Michael Pelly | August 08, 2008

THE nation's corporate watchdog has launched proceedings against a solicitor accused of helping eight financially distressed companies revive their fortunes through "phoenix trading", and warned that lawyers and other advisers are on their radar.
Tim Somerville, of Sydney firm Somerville and Co, allegedly advised the directors how they could transfer assets to a new company controlled by the same directors, at negligible cost.
The Australian Securities and Investments Commission says the vendor company was put into liquidation, after its assets were sold for a token fee and the business continued trading under the name of the new company.
This week, ASIC succeeded in joining Mr Somerville with all eight directors, meaning all the cases will be heard as one.
Justice Robert Austin of the NSW Supreme Court said "close case management" could overcome any difficulties and suggested the defendants could agree to a "lead cross-examiner". The court could also intervene to "prevent repetition of lines".
ASIC said it was the first time it had taken action against a solicitor for phoenix activity and that it presented a rare prosecution over legal advice.
"Phoenix activity is a significant issue and ASIC has broadened its focus in relation to misconduct to include not only company directors but also others who are involved in, or help facilitate, such transactions," said ASIC director of enforcement Jan Redfern.
She said ASIC was seeking orders against Mr Somerville and the eight directors of companies engaged in business ranging from furniture and fine art to removals and storage.
Last year, Greg Gaunt, Peter Beekink and Hersch Majteles were all finance company directors and partners of the law firm Phillips Fox when fined between $20,000 and $40,000 over a prospectus, which sought to raise funds for the construction of the Blackrock Caravan Park in South Hedland, Western Australia.

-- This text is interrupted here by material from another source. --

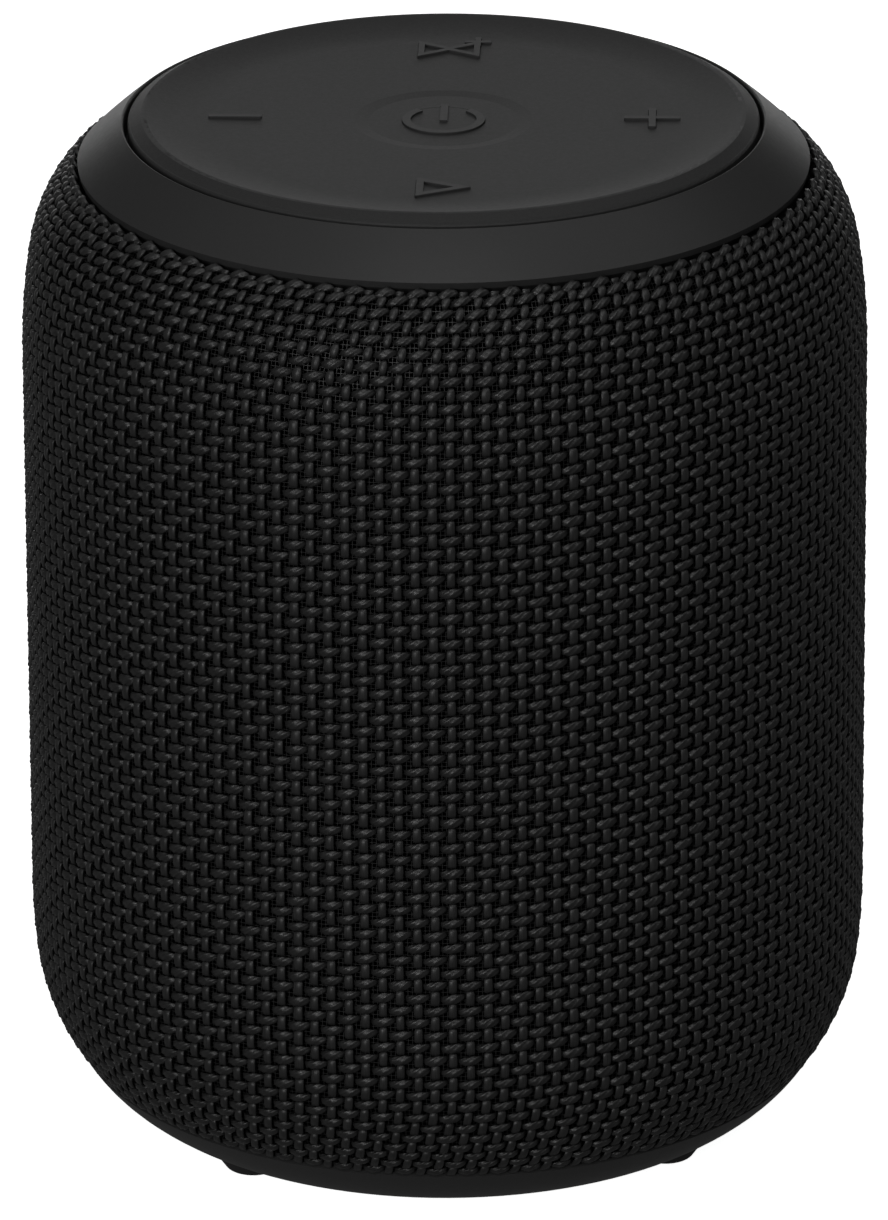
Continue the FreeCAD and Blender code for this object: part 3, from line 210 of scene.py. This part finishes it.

In agreeing to one trial in the Somerville case, Justice Austin said there were common questions of law and fact for all the transactions.
"In each case the (Somerville and Co) letter of advice said that the company might be insolvent and identified the risk of liability for insolvent trading," he said.
"It attributed a significant value to the assets of the company's business, and identified the disadvantages of closing the business down or appointing an administrator, and the difficulties of selling the business on the open market.
"Then the letter suggested that the only viable alternative open to the director was to transfer the business to a newly formed, solvent company, which he would control.
"Since there would be no cash in the new company to pay for the full value of the assets, the letter proposed that the old company would hold shares in the new company carrying the right to receive all the dividends paid by the new company until an amount equal to the value of the business was received.
"That amount, when eventually paid, would be available to pay the creditors of the old company."
He said the agreements "also provided that the vendor would terminate the employment of all current employees with effect from the settlement date.
"The purchaser would offer the employees re-employment on the same terms and conditions, the vendor remaining responsible for all wages and holiday pay up to the settlement date," he said.
Mr Somerville continues to practise at his North Sydney firm, pending the trial.